As with most great scenes, you really need to understand its context to truly appreciate it. The film opens up during the early stages of World War 2 after Nazi Germany has invaded Poland and is in the process of relocating Polish Jews to the Kraków Ghetto. A German businessman by the name of Oskar Schindler intends to profit off of the war effort and bribes Nazi officials in order to win military contracts. With the help of Jewish businessmen, Schindler is able to procure funds to start a factory and hires Polish Jews to work in his factory for wages that are in turn given to the Germany army. Although Schindler’s workers are allowed to leave the Ghetto and are somewhat protected from the horrors other Jews face, Schindler himself is still doing all of this for his own personal benefit rather than out of some altruistic intention. The sequence with the little girl in the red coat marks a turning point in the story for Schindler, which only adds to the emotional complexity of the piece. Check out the scene:
The first thing you notice, of course, is that the film was shot in black-and-white. This choice was made to heighten the documentary style feel of the cinematography. It also makes the introduction of color in this scene an extremely powerful moment. The girl’s red coat is the only time (not including the credits sequence and Shabat candles) that color appears in the film. Before I delve any deeper, here’s a quote from Spielberg himself about the image:
America and Russia and England all knew about the Holocaust when it was happening, and yet we did nothing about it. We didn't assign any of our forces to stopping the march toward death, the inexorable march toward death. It was a large bloodstain, primary red color on everyone's radar, but no one did anything about it. And that's why I wanted to bring the color red in.

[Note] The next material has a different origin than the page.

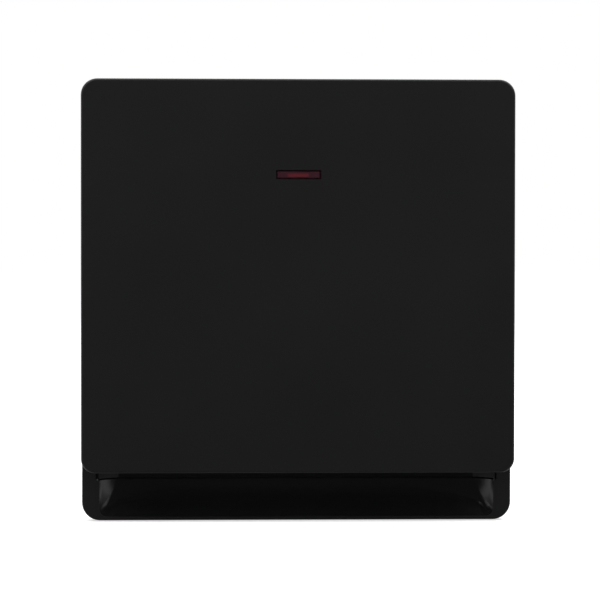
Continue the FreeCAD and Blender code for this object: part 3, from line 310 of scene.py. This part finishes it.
def makeWallEase(tree, parts, x, look):  # eases the scoop's side walls into its floor and rounds their rims
    deep = mapRange(tree, parts["Y"], look["wallFront"], look["wallFront"] + look["wallDeep"], 0.0, 1.0, False)
    inward = mathNode(tree, "DIVIDE", mathNode(tree, "SUBTRACT", look["wallSide"], x), look["wallLean"])
    beyond = mathNode(tree, "SUBTRACT", inward, deep)
    fall = mapRange(tree, beyond, look["easeFrom"], look["easeTo"], 1.0, 0.0, False)
    rim = mapRange(tree, deep, 0.0, look["rimShare"], 1.0, 0.0, False)
    full = mapRange(tree, parts["Z"], look["wallFoot"], look["wallFull"], 0.0, 1.0)
    ease = product(tree, fall, fall, deep, look["easeHigh"])
    return product(tree, mathNode(tree, "SUBTRACT", ease, product(tree, rim, rim, look["rimHigh"])), full)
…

Spielberg has stated many times that shooting this film was a deeply emotional process for him, and you definitely get a sense of that from the quote above. Using Spielberg’s quote as a jumping off point, the girl in the red coat is the most obvious symbol in the entire film. In this scene, she walks around seemingly oblivious to the horrors unfolding around her. In a way, she represents Spielberg’s own feelings on the inaction of world powers in stopping this genocide from unfolding. They were blind to the horrors unfolding right before their very eyes. And, as Spielberg mentions, red is symbolic of a “bloodstain”. By bringing in such a distinct color over a relatively small area in a black-and-white film, you really feel that this is a stain you can never wash away.

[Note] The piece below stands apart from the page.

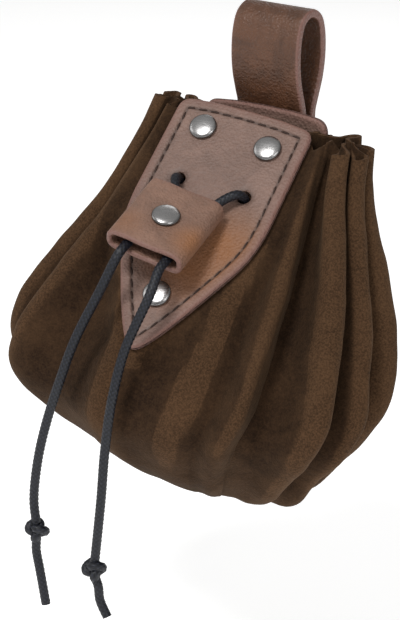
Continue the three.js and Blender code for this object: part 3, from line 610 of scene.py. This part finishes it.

Children are associated with innocence and, in this scene, the little girl also represents the innocence of the Jews being rounded up and murdered in the streets of the Ghetto. Getting back to Oskar Schindler for a moment, this scene is a literal representation of what his character is starting to understand and finally accept. He sees the innocence and purity in this young girl in the midst of all this chaos (which is a very striking contrast) and realizes that these people are just as innocent as her. It’s a horrible reality that’s made all the worse for him a later in the film as he sees the girl’s dead body being carted off. For Schindler, these are not merely strangers or workers in his factory anymore, they’re human beings who are being murdered by a truly sinister force. His internal conflict is playing out right before his eyes in the external conflict taking place below him.
The cinematography seen here beautifully heightens these emotions. Much of the scene is filmed in long shots. We as an audience are seeing things unfold from Schindler’s POV atop the overlook. We view action unfolding, but are never directly in the middle of them. It quite literally turns us into onlookers as these unspeakable horrors unfold and we feel as Schindler does in this very moment… completely helpless. It also makes a very bold statement to the audience. It's as if the camera is asking what you would do at the moment? In an indirect way, it makes us take on a level of guilt as we stand there and watch with Schindler. Again, it's the exact emotion our main character is felling as well. Schindler’s POV is also from an elevated position, which mirrors his feelings prior to this point. He’s a businessman and turning a profit is his sole concern. He’s above all of the conflict and bloodshed going on with this war, because he’s merely an opportunist. The use of the camera here directly serves his dramatic character shift.
You also can’t ignore the music played throughout the scene. Like the little girl, it’s in sharp contrast to the brutality of the images displayed onscreen. It’s also not an accident that children are singing the song. It really hammers home the theme of innocence that the little girl encapsulates. The somber tune also sets the tragic tone of the scene and creates a very haunting mood. It’s definitely designed to work together with the other elements at play here to make the moment stick with you long after the credits roll.
Another interesting note is that the little girl in the red coat is based on an actual person named Roma Ligocka, who, unlike the character, survived the Holocaust. She, however, was not actually involved in the making of the film. Instead, the character was constructed from the memories of Holocaust survivors Spielberg had interviewed prior to filming. Roma was known around the Ghetto for her unmistakable red coat. She actually saw the film without knowing she was in it and was shocked to see "herself" on the big screen. All of this happened purely by accident, since Spielberg was piecing bits and pieces together from many sources.
Schindler's List is a monumental piece of filmmaking. It's a harrowing and extremely powerful film that has brought many grown men to tears. Seriously, the final scene with Oskar is one of the most moving endings I have ever seen. Schindler's List a testament to just how great of a filmmaker Steven Spielberg truly is. It's one that I think everyone should watch at least once.